Kashmir conflict: Let’s wean back local militants, says Northern Army commander-in-chief

The outgoing commander-in-chief of the Jammu and Kashmir-based Northern Command, Lieutenant-General DS Hooda, has emphasised the need to improve processes for drawing back into society Kashmiris who had taken to arms

David Devadas November 28, 2016 07:45:40 IST
Kashmir conflict: Let’s wean back local militants, says Northern Army commander-in-chief

The outgoing commander-in-chief of the Jammu and Kashmir-based Northern Command, Lieutenant-General DS Hooda, has emphasised the need to improve processes for drawing back into society Kashmiris who had taken to arms.

"Can we do something to get the boys back? That is the concern," he says, highlighting an aspect of counterinsurgency that most tough-talking militaristic minds tend to neglect, while focussing instead on 'kills' and 'catches'. Hooda, who retires at the end of the month, is keenly aware of the importance of this concern. He and the officers and men under his command have had their hands full as a new militancy has rapidly gained ground over the past year-and-a-half, and large-scale protests and unrest have kept the Kashmir Valley on the boil through the summer and autumn.

Kashmir conflict Lets wean back local militants says Northern Army commanderinchief

Representational image. PTI

Those with a less nuanced perspective might have expected him to talk of the need for battle preparations, fortifications and reinforcements. But it is a measure of how much the army brass has evolved since the 'proxy-war'-oriented phase of the second half of the 1990s that Hooda emphasises the need to win back those Kashmiris who have at some point taken up arms.

To be sure, he has quietly gone about the core tasks of the army too; extraordinary steps have been taken since mid-September in terms of war preparedness. But Hooda has not lost sight of other priorities in what must be a multi-pronged strategy.

Local sentiment is one of the most important priorities. Each death of a local boy can have a multiplying effect. "The more (a) local is killed, (the more) you will have a reaction," as Hooda says. For more than a year now, the funerals of young militants killed in action have been highly emotional events, drawing large crowds — and inspiring fresh teenagers to become militants.

These young recruits are sometimes jolted by the less-romantic reality they confront when they leave their homes. So surrender must be made easier — and the rehabilitation of former militants into society made smooth.

The rules only allow militants to surrender at four specified points — two trade and crossing points on the Line of Control, the Wagah border, and Delhi’s Indira Gandhi International Airport. Hooda points out that each of those points is hazardous for those who might want to surrender. For, Pakistani officials keep a hawk-eye on those who want to cross at Wagah and the specified trade and transit points. In fact, it takes several weeks to get through the red tape of permissions that are required to use those crossing points.

The result is that many of those who actually want to surrender try and get to Nepal and then cross the border into India — or find their way surreptitiously across the Line of Control or border. But using either of those methods puts them on the wrong side of the rules. Since they cannot technically surrender thus, they can be treated as terrorists, and of course the laws for that category are daunting.

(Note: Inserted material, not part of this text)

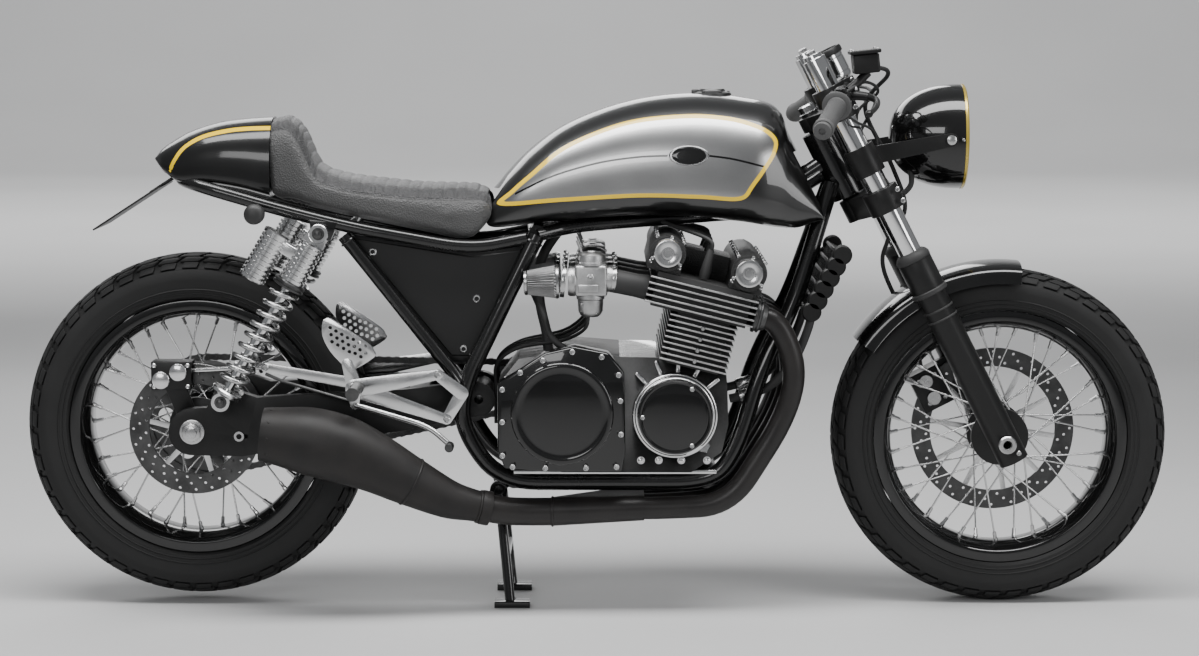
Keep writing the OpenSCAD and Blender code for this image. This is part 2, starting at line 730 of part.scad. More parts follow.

The trouble for an army commander such as Hooda is that this causes many of those who may changed their minds after getting to Pakistan to remain in the ranks of militants. And, any smart strategist knows that, even if a local militant is often less lethal than a foreigner, a local draws in the wider support of the community — and that can be a far greater challenge in a situation like Kashmir.

The general also refers critically to the post-surrender dimension of policy. "There is no rehabilitation dimension, as far as the surrender policy is concerned."

Indeed, the message that goes out from those who have surrendered in the past is that it leads to a life of social, economic and political marginalisation, shame and harassment. In many cases, special cells of the local police demand that a surrendered militant report to them regularly, and then force them to do what those cells require.

If militants felt assured that they would be protected by law-enforcers, and be able to fruitfully resume their places as respectable members of society, it might attract more militants to surrender.

For the many who realise too late that life as a militant is not as wonderful as it is made out to be, far greater room for manoeuvre to make a U-turn must be provided.